Another Ultimate Team change is in player positions. Rather than allow you to switch positions of players depending on zones, you are now restricted to changing a player’s starting position based on their real world abilities. That means that a striker who can also play as a centre forward in real life is capable of adopting either of those positions, but will find their chemistry rating penalised if placed anywhere else. Also, position modifier cards in the game are now universal – you don’t need to purchase a specific CM to CDM card, say. As long as a player is a natural fit for the position you want to change them to, you just use the same card.
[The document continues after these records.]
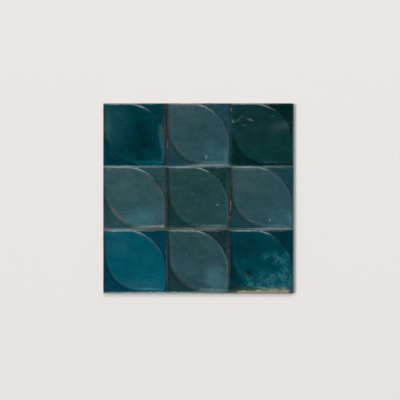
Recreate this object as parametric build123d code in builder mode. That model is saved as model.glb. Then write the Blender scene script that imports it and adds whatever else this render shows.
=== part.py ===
from build123d import *
import math
import os

# Zellige effect wall tile, pressed and glazed as one piece of ceramic.
# Scored joints part its face into square fields, and a leaf stands proud in each.
# It lies face up on its keyed back. The origin is at the middle of the underside,
# +Z is up, and +X and +Y run along the sides.

# The tile, mm
FIELD_COUNT = 3  # fields along each side
FIELD_PITCH = 100.0  # from joint to joint
THICKNESS = 9.5  # from the back's ribs to the top of the leaves
TILE_CORNER = 1.0  # radius of the four upright corners
FOOT_CHAMFER = 0.8  # round the underside

# The joints, mm and degrees. Half a joint runs round the rim.
JOINT_DEPTH = 1.3  # below the ground of a field
JOINT_BED = 0.8  # width of the flat bottom
JOINT_DRAFT = 38.0  # lean of the walls
FIELD_CORNER = 2.2  # radius of a field's corners, at the foot
GROUND_CHAMFER = 0.25  # along the edge of the ground

# The leaves: squares with two opposite corners swept round, mm and degrees
LEAF_RISE = 0.9  # above the ground
LEAF_SHELF = 0.45  # ground between a joint's edge and the foot of a leaf
LEAF_SWEEP = 59.2  # radius of the two round corners, at the foot
LEAF_TIP = 3.6  # radius of the two pointed corners, at the foot
LEAF_DRAFT = 60.0  # lean of the wall
LEAF_EASE = 2.4  # radius along the top edge

# The keyed back: shallow square pockets between ribs, mm and degrees
POCKET_PITCH = 28.0
RIB_WIDTH = 5.0
POCKET_DEPTH = 0.8
POCKET_DRAFT = 30.0
BACK_BORDER = 8.0  # least width of the plain border

side = FIELD_COUNT * FIELD_PITCH
ground_height = THICKNESS - LEAF_RISE
bed_height = ground_height - JOINT_DEPTH
field_foot = FIELD_PITCH - JOINT_BED
field_top = field_foot - 2 * JOINT_DEPTH * math.tan(math.radians(JOINT_DRAFT))
leaf_foot = field_top - 2 * LEAF_SHELF
pocket = POCKET_PITCH - RIB_WIDTH
pocket_count = int((side - 2 * BACK_BORDER + RIB_WIDTH) // POCKET_PITCH)

# One leaf's outline, used in every field
with BuildSketch() as leaf_outline:
    Rectangle(leaf_foot, leaf_foot)
    corners = leaf_outline.vertices().sort_by(Axis((0, 0, 0), (1, 1, 0)))
    fillet([corners[0], corners[-1]], radius=LEAF_SWEEP)
    points = leaf_outline.vertices().sort_by(Axis((0, 0, 0), (1, -1, 0)))
    fillet([points[0], points[-1]], radius=LEAF_TIP)

with BuildPart() as tile:
    # The slab, up to the bed of the joints
    with BuildSketch(Plane.XY):
        RectangleRounded(side, side, TILE_CORNER)
    extrude(amount=bed_height)
    chamfer(tile.edges().group_by(Axis.Z)[0], length=FOOT_CHAMFER)

    # The fields, which leave the joints between them
    with BuildSketch(Plane.XY.offset(bed_height)):
        with GridLocations(FIELD_PITCH, FIELD_PITCH, FIELD_COUNT, FIELD_COUNT):
            RectangleRounded(field_foot, field_foot, FIELD_CORNER)
    extrude(amount=JOINT_DEPTH, taper=JOINT_DRAFT)
    chamfer(tile.edges().group_by(Axis.Z)[-1], length=GROUND_CHAMFER)

    # The leaves, with an eased top edge
    with BuildSketch(Plane.XY.offset(ground_height)):
        with GridLocations(FIELD_PITCH, FIELD_PITCH, FIELD_COUNT, FIELD_COUNT):
            add(leaf_outline.sketch)
    extrude(amount=LEAF_RISE, taper=LEAF_DRAFT)
    fillet(tile.edges().group_by(Axis.Z)[-1], radius=LEAF_EASE)

    # The pockets of the back
    with BuildSketch(Plane.XY):
        with GridLocations(POCKET_PITCH, POCKET_PITCH, pocket_count, pocket_count):
            Rectangle(pocket, pocket)
    extrude(amount=POCKET_DEPTH, taper=POCKET_DRAFT, mode=Mode.SUBTRACT)

tile.part.label = "tile"
os.makedirs("parts", exist_ok=True)
export_step(tile.part, "parts/tile.step")
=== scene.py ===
# %% [markdown]
# # A zellige effect wall tile
#
# The real thing is one slab of pressed clay under a coloured glaze. Scored joints part its face into
# nine square fields, so that one tile looks like nine hand-cut ones. In each field a leaf stands a
# little proud. The frame below brings in the measured solid, and everything here is laid out in its
# coordinates: +Z is up, out of the glazed face, and +Y is the top of the picture.

# %% Load the frame
import math

import bpy
import numpy as np
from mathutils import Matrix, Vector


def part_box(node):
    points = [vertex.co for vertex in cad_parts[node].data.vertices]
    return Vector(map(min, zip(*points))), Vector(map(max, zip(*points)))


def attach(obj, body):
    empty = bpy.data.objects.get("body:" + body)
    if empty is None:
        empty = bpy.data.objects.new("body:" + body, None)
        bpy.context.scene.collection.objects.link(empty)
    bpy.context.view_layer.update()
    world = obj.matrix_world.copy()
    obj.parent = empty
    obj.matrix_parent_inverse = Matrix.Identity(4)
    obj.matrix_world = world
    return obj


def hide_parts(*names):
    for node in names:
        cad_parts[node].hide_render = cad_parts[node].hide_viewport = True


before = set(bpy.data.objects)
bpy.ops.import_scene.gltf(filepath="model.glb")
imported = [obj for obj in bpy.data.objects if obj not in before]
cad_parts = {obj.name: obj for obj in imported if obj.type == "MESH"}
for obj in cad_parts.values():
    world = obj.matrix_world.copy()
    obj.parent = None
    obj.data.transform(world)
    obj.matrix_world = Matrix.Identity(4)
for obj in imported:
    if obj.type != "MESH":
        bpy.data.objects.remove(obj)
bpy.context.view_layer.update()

tile_low, tile_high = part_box("tile")
MM = 0.001
TILE_SIDE = round((tile_high[0] - tile_low[0]) / MM, 3)
TILE_TOP = round((tile_high[2] - tile_low[2]) / MM, 3)
print("tile side", TILE_SIDE, "mm, height", TILE_TOP, "mm")

# %% [markdown]
# ## Sizes
#
# Lengths in this file are millimetres until the mesh is written, because tile sizes read best so.
# The side and the height come from the frame. The rest repeats the sizes of the solid.

# %% The tile's sizes
FIELDS = 3
PITCH = TILE_SIDE / FIELDS
HALF_PITCH = PITCH / 2
HALF_SIDE = TILE_SIDE / 2

JOINT_DEPTH = 1.3
JOINT_BED = 0.8
JOINT_DRAFT = 38.0
LEAF_RISE = 0.9
LEAF_SHELF = 0.45
LEAF_SWEEP = 59.2
LEAF_TIP = 3.6
FOOT_CHAMFER = 0.8
TILE_CORNER = 1.0
POCKET_PITCH = 28.0
RIB_WIDTH = 5.0
POCKET_DEPTH = 0.8
POCKET_DRAFT = 30.0
POCKET_COUNT = 10

GROUND = TILE_TOP - LEAF_RISE
BED = GROUND - JOINT_DEPTH
JOINT_BRINK = JOINT_BED / 2 + JOINT_DEPTH * math.tan(math.radians(JOINT_DRAFT))
LEAF_HALF = HALF_PITCH - JOINT_BRINK - LEAF_SHELF
print("ground", GROUND, "joint bed", round(BED, 2), "leaf half width", round(LEAF_HALF, 3))

# %% [markdown]
# ## Waves in the clay
#
# Pressed clay sags and the glaze runs, so nothing on such a tile is quite flat or straight. A sum of
# a dozen cosine waves with seeded directions is a cheap, smooth stand-in for that, and it gives the
# same value wherever two neighbouring fields meet. A kind of wave is written as its height, its
# length in mm and its seed.

# %% Helpers for shape
LENGTH_SPREAD = (0.7, 1.5)


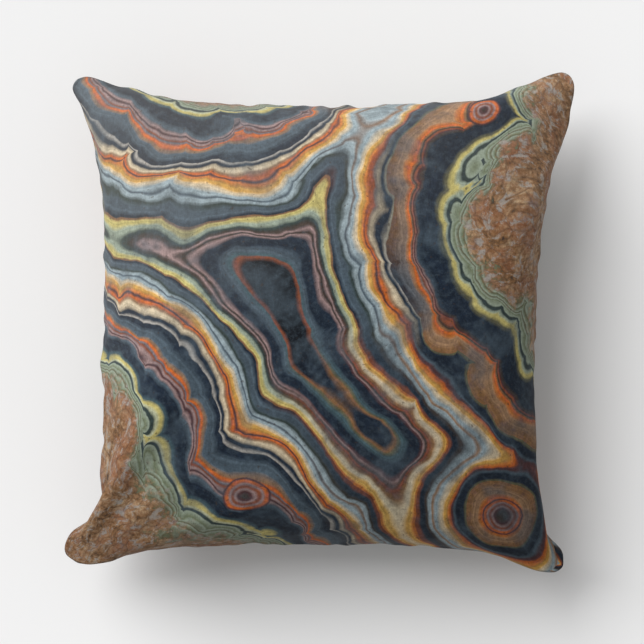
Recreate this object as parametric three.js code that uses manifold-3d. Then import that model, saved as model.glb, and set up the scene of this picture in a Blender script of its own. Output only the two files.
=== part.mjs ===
// A square throw pillow lying on its back panel: a knife-edge cover of two panels, the filled
// insert inside it, and a zip set into the bottom edge just under the front panel's lip.
// Millimetres. X runs along the bottom edge, Y towards the top edge and Z up through the front.
// The origin is on the surface that the pillow lies on, under the middle of its outline.
import * as THREE from "three";
import { mergeVertices } from "three/addons/utils/BufferGeometryUtils.js";
import Module from "manifold-3d";

const wasm = await Module();
wasm.setup();

// The seam between the two panels
const SEAM_HEIGHT = 64;
const BOTTOM_EDGE_Y = -177;
const SEAM_GAP = 0.3;
const EDGE_HALF = 1.4;

// The crowned faces: how far each stands off the seam, and how square the crown is
const CROWN_FRONT = 72;
const CROWN_BACK = 71;
const CROWN_FLATNESS = 2.2;
const CROWN_ROUNDNESS = 0.55;
const REST_BLEND = 5;

// Cloth and filling, as shares of the outline and as thicknesses
const CLOTH = 1.2;
const CAVITY_SCALE = 0.992;
const CAVITY_EDGE = 0.2;
const INSERT_SCALE = 0.952;
const INSERT_CROWN = 0.98;
const INSERT_CLEARANCE = 0.5;
const PANEL_CELLS = 24;
const INSERT_CELLS = 20;

// The zip: a straight slot under the front lip, measured from the bottom edge inwards
const SLOT_HALF = 116;
const SLOT_HEIGHT = 7;
const SLOT_DEPTH = 12;
const ZIP_Z = SEAM_HEIGHT - 3.6;
const TAPE_FACE_Y = BOTTOM_EDGE_Y + 4.7;
const TAPE_THICK = 0.8;
const TAPE_HALF = 118;
const TAPE_RISE = 7.6;
const TAPE_DROP = 5;
const COIL_HALF = 111.5;
const COIL_HEIGHT = 2.6;
const COIL_DEPTH = 1.2;
const STOP_LENGTH = 2;
const STOP_HEIGHT = 3.4;

// The slider, closed at the right-hand end, and its pull, lying back along the zip
const SLIDER_X = 106;
const SLIDER_LENGTH = 9;
const SLIDER_HEIGHT = 5;
const SLIDER_WALL = 1.2;
const SLIDER_FLANGE = 0.8;
const BAIL_REACH = 2.5;
const BAIL_SPAN = 5.9;
const BAIL_WALL = 0.9;
const BAIL_WIDTH = 1.6;
const PULL_HEAD = 5;
const PULL_THICK = 1;
const PULL_EYE = 3.9;
const PULL_EYE_HALF = 1.35;
const PULL_SIDE = [
  [0.5, 1], [-4.7, 1], [-6.4, 0.88], [-8.6, 0.64], [-11.6, 0.66], [-14, 0.9], [-15.8, 0.96],
  [-17.2, 0.72], [-18, 0.26],
];
const PIECE_GAP = 0.3;

// The outline seen from above, side by side between the four ears. Each ear tip is shared.
const EAR_TOP_LEFT = [-192.5, 192.6];
const EAR_TOP_RIGHT = [199.8, 195.6];
const EAR_BOTTOM_RIGHT = [193.2, -192.3];
const EAR_BOTTOM_LEFT = [-199.2, -185.6];
const TOP_SIDE = [
  EAR_TOP_LEFT, [-184.6, 194.8], [-171, 191], [-158, 185], [-131.4, 178.5], [-93.6, 172.5],
  [-54.4, 171.4], [3, 169.9], [52, 171.1], [95.8, 173], [129.9, 174.6], [144.3, 179.7],
  [166.1, 187.7], [182, 195.1], [193.3, 198.2], EAR_TOP_RIGHT,
];
const RIGHT_SIDE = [
  EAR_BOTTOM_RIGHT, [192.8, -182.8], [182, -170.7], [176.7, -157.1], [172.9, -126.9], [171, -98],
  [169.1, -55], [171.1, -14.2], [172.8, 38], [175.9, 77.7], [180.5, 109.4], [187, 130.6],
  [195.3, 150.3], [198.6, 166.8], [201, 180], [202, 189.5], EAR_TOP_RIGHT,
];
const BOTTOM_SIDE = [
  EAR_BOTTOM_LEFT, [-192, -189.4], [-180.5, -191.3], [-165, -187.6], [-146, -181],
  [-130, -177.8], [-116, BOTTOM_EDGE_Y], [-60, BOTTOM_EDGE_Y], [0, BOTTOM_EDGE_Y],
  [60, BOTTOM_EDGE_Y], [116, BOTTOM_EDGE_Y], [128, -179.6], [142, -184.6], [159.3, -191.1],
  [177, -197.6], [187.5, -197.2], EAR_BOTTOM_RIGHT,
];
const LEFT_SIDE = [
  EAR_BOTTOM_LEFT, [-202, -178.3], [-196.4, -166.2], [-184.3, -155.6], [-174.2, -144.5],
  [-174.9, -128.4], [-172.2, -104.2], [-170.6, -74], [-170.6, -44], [-169.5, 0], [-169.6, 60],
  [-171.4, 101.9], [-175.2, 124.5], [-181.3, 147.2], [-188.8, 172.9], [-194.4, 186], EAR_TOP_LEFT,
];

// Each ear hangs below the seam's plane by its own amount, fading out over this distance
const EAR_REACH = 72;
const EAR_DROOPS = [
  [EAR_TOP_LEFT, 5], [EAR_TOP_RIGHT, 3], [EAR_BOTTOM_RIGHT, 7], [EAR_BOTTOM_LEFT, 9],
];

const PRINT_COLOUR = 0x4a4f58;
const LINING_COLOUR = 0xe9e6df;
const TAPE_COLOUR = 0x232a35;
const METAL_COLOUR = 0x6b6f75;

const cloth = (color) => new THREE.MeshStandardMaterial({ color, roughness: 0.9, metalness: 0 });
const metal = (color) => new THREE.MeshStandardMaterial({ color, roughness: 0.35, metalness: 0.9 });

const sideCurve = (points) => new THREE.SplineCurve(points.map(([x, y]) => new THREE.Vector2(x, y)));
const SIDES = {
  top: sideCurve(TOP_SIDE),
  bottom: sideCurve(BOTTOM_SIDE),
  left: sideCurve(LEFT_SIDE),
  right: sideCurve(RIGHT_SIDE),
};

// Where cloth coordinates u and v, each from -1 to 1, lie in plan: a patch between the four sides
function planPoint(u, v) {
  const across = (u + 1) / 2;
  const up = (v + 1) / 2;
  const corner = (from, to) => from + (to - from) * across;
  const bottom = SIDES.bottom.getPointAt(across);
  const top = SIDES.top.getPointAt(across);
  const left = SIDES.left.getPointAt(up);
  const right = SIDES.right.getPointAt(up);
  const bilinear = (axis) =>
    (1 - up) * corner(EAR_BOTTOM_LEFT[axis], EAR_BOTTOM_RIGHT[axis]) +
    up * corner(EAR_TOP_LEFT[axis], EAR_TOP_RIGHT[axis]);
  return new THREE.Vector2(
    (1 - up) * bottom.x + up * top.x + (1 - across) * left.x + across * right.x - bilinear(0),
    (1 - up) * bottom.y + up * top.y + (1 - across) * left.y + across * right.y - bilinear(1),
  );
}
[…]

The final addition to Ultimate Team is Moments. These are on-pitch single-player objectives to complete in order to attain stars. These moments stars can then be swapped for in-game items, packs, and even players. They are reasonably easy to achieve (for seasoned players) and also serve to help newcomers to understand the fundamentals of the gameplay – important considering the action feels a bit different this year.

On the pitch

Matches definitely feel slower and more methodical this time out. There is a heavier reliance on passing and, while many of the same tactics and moves seem to still work, a more considered strategy can pay off.

In truth, the game feels a little too sluggish right now, especially in Ultimate Team, but that might be because we’re starting all over again with lower ranked gold cards rather than the meta players we’d accumulated at the end of FIFA 22. Going from 99 pace and passing back to low 80s is a bit of a jolt. Accurate passing is certainly a bit trickier when you first start out, and through balls are almost impossible to pull off.

Those will naturally improve as your team does, and when EA pushes its numerous gameplay tweaks and patches, as always. But, we do really like the fact that pace is far less important this year, especially in midfield and defence, with other stats now more relevant. Naturally, a striker with decent pace will still get behind defences more capably, but it’s no longer the be all and end all, it feels.

That’s thanks to what EA calls Hypermotion 2 – an upgraded version of its animation and AI engine that enables on-field players to take up more intelligent positions and passing routes. There are also new acceleration (AcceleRATE) and shooting technologies that allow better gamers to get an extra yard or more powerful strike on goal.

Set plays have been changed too, with a different viewpoint and new line-style system that makes free kicks and corners more varied and accurate – once you’ve sussed them out. Penalties are also different, although we’re not entirely sure we’ve got to grips with them yet and suspect it’ll take a while.

That’ll be the case with the general gameplay full stop. It’ll take a fair few weeks to really get a feel for it, and find the best tactics to use – just in time for EA to push a patch that’ll require you to rethink everything. It’s always the way.

Stunning but the same

Perhaps all that’s left to cover is how the game looks and, to be completely frank, there’s very little change bar some slightly improved player models and new kits. Even the FUT stadiums are effectively identical to last year.

That being said, FIFA 23 still looks superb. It runs in 60 frames per second during gameplay and, seemingly, in 4K on PS5, Xbox Series X and compatible PCs. And, it is as sleek as ever.

We have suffered from some frame drops during play, but that’s because of server connection rather than the software itself. It’s worth also noting that we played during the review and early access period when things were still being set up properly, so that might not even happen on the full consumer release.

Audio is identical to FIFA 22, although we do get a new tracklist of licenced songs that will eventually imprint themselves on your brain as they rotate on the menus and holding screens. We wouldn’t have it any other way.